> [Exercise details]:
Repeat the full listing, word for word.
— Begin —
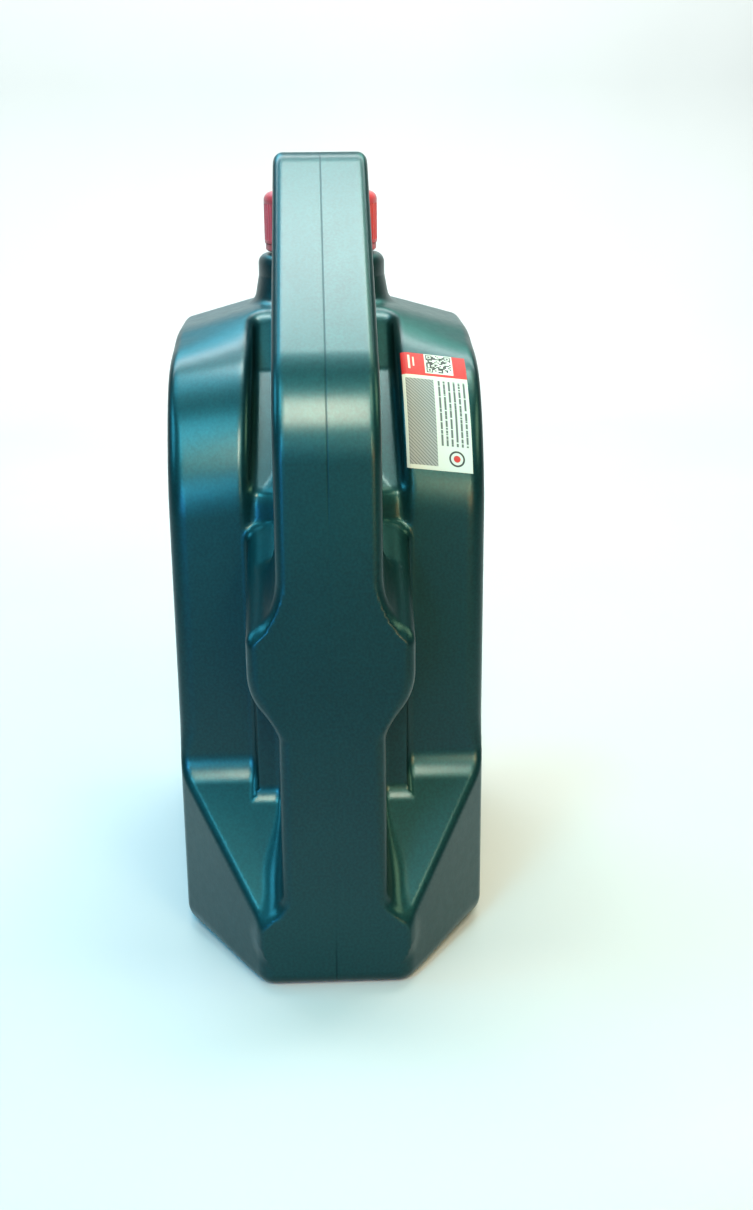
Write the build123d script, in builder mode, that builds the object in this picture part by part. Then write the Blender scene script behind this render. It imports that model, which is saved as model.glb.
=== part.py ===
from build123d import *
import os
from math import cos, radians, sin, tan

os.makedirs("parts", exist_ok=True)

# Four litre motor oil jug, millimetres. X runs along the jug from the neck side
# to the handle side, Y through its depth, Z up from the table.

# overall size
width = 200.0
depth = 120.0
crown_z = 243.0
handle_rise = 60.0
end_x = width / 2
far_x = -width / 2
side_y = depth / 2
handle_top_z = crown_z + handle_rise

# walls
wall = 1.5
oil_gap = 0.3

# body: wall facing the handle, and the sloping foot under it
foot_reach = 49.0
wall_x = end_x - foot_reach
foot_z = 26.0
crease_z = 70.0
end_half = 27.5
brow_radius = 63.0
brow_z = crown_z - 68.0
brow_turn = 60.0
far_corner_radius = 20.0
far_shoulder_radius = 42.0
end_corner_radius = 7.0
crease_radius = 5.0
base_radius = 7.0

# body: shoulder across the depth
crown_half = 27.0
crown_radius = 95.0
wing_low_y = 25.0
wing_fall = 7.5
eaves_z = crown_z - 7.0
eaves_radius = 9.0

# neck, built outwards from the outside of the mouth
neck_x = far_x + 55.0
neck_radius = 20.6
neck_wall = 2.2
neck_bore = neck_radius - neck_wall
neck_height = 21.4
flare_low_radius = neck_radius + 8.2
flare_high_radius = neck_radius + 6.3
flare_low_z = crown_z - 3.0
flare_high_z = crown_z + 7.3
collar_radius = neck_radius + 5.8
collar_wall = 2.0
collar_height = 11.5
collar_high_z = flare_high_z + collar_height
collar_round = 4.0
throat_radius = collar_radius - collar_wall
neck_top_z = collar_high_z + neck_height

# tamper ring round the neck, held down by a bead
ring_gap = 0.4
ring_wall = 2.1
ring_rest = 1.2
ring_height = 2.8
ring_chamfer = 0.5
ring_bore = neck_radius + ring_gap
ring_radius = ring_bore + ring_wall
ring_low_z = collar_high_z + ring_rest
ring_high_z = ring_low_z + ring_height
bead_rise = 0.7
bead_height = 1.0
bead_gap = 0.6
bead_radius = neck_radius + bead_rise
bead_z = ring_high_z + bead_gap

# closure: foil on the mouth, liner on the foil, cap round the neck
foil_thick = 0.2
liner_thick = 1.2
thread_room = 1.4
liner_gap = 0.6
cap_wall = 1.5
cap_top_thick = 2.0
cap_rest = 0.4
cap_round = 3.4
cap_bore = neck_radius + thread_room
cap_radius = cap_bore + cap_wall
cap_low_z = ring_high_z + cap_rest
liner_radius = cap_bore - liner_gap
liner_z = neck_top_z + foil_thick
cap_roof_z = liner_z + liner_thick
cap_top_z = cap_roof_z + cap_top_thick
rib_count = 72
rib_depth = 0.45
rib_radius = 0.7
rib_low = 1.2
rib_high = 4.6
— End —
> [The solution]:
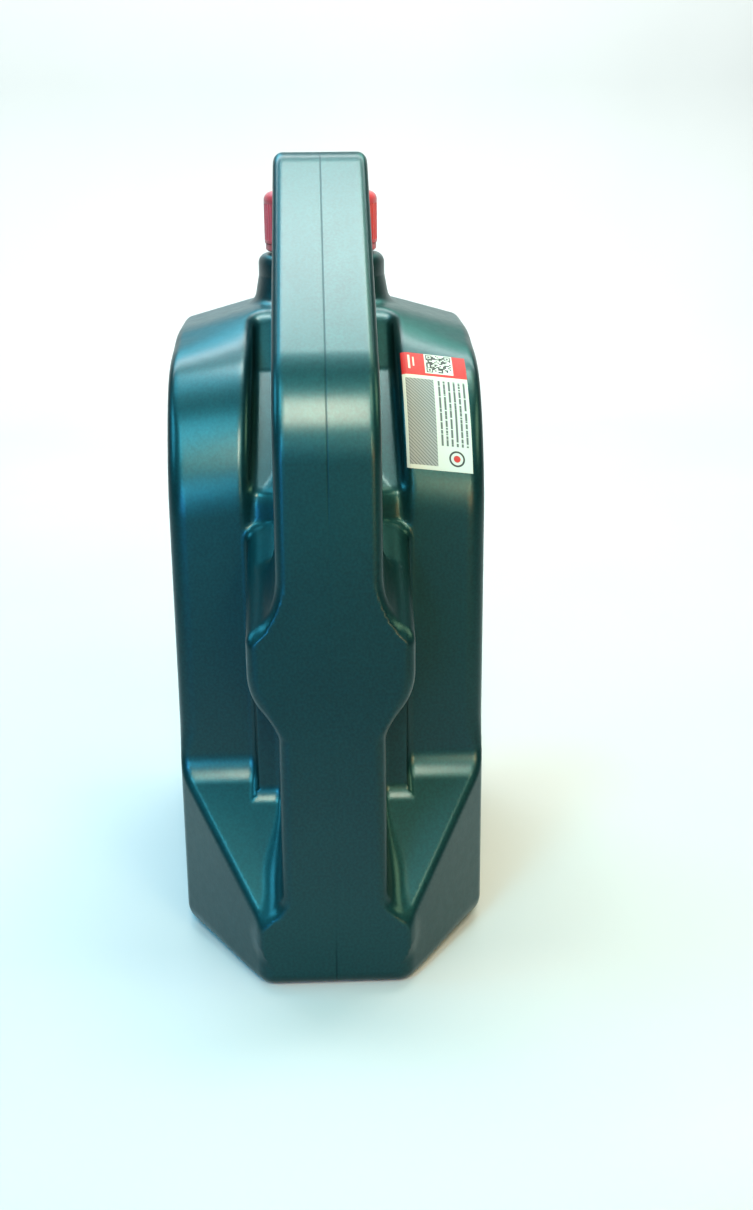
Write the build123d script, in builder mode, that builds the object in this picture part by part. Then write the Blender scene script behind this render. It imports that model, which is saved as model.glb.
=== part.py ===
from build123d import *
import os
from math import cos, radians, sin, tan

os.makedirs("parts", exist_ok=True)

# Four litre motor oil jug, millimetres. X runs along the jug from the neck side
# to the handle side, Y through its depth, Z up from the table.

# overall size
width = 200.0
depth = 120.0
crown_z = 243.0
handle_rise = 60.0
end_x = width / 2
far_x = -width / 2
side_y = depth / 2
handle_top_z = crown_z + handle_rise

# walls
wall = 1.5
oil_gap = 0.3

# body: wall facing the handle, and the sloping foot under it
foot_reach = 49.0
wall_x = end_x - foot_reach
foot_z = 26.0
crease_z = 70.0
end_half = 27.5
brow_radius = 63.0
brow_z = crown_z - 68.0
brow_turn = 60.0
far_corner_radius = 20.0
far_shoulder_radius = 42.0
end_corner_radius = 7.0
crease_radius = 5.0
base_radius = 7.0

# body: shoulder across the depth
crown_half = 27.0
crown_radius = 95.0
wing_low_y = 25.0
wing_fall = 7.5
eaves_z = crown_z - 7.0
eaves_radius = 9.0

# neck, built outwards from the outside of the mouth
neck_x = far_x + 55.0
neck_radius = 20.6
neck_wall = 2.2
neck_bore = neck_radius - neck_wall
neck_height = 21.4
flare_low_radius = neck_radius + 8.2
flare_high_radius = neck_radius + 6.3
flare_low_z = crown_z - 3.0
flare_high_z = crown_z + 7.3
collar_radius = neck_radius + 5.8
collar_wall = 2.0
collar_height = 11.5
collar_high_z = flare_high_z + collar_height
collar_round = 4.0
throat_radius = collar_radius - collar_wall
neck_top_z = collar_high_z + neck_height

# tamper ring round the neck, held down by a bead
ring_gap = 0.4
ring_wall = 2.1
ring_rest = 1.2
ring_height = 2.8
ring_chamfer = 0.5
ring_bore = neck_radius + ring_gap
ring_radius = ring_bore + ring_wall
ring_low_z = collar_high_z + ring_rest
ring_high_z = ring_low_z + ring_height
bead_rise = 0.7
bead_height = 1.0
bead_gap = 0.6
bead_radius = neck_radius + bead_rise
bead_z = ring_high_z + bead_gap

# closure: foil on the mouth, liner on the foil, cap round the neck
foil_thick = 0.2
liner_thick = 1.2
thread_room = 1.4
liner_gap = 0.6
cap_wall = 1.5
cap_top_thick = 2.0
cap_rest = 0.4
cap_round = 3.4
cap_bore = neck_radius + thread_room
cap_radius = cap_bore + cap_wall
cap_low_z = ring_high_z + cap_rest
liner_radius = cap_bore - liner_gap
liner_z = neck_top_z + foil_thick
cap_roof_z = liner_z + liner_thick
cap_top_z = cap_roof_z + cap_top_thick
rib_count = 72
rib_depth = 0.45
rib_radius = 0.7
rib_low = 1.2
rib_high = 4.6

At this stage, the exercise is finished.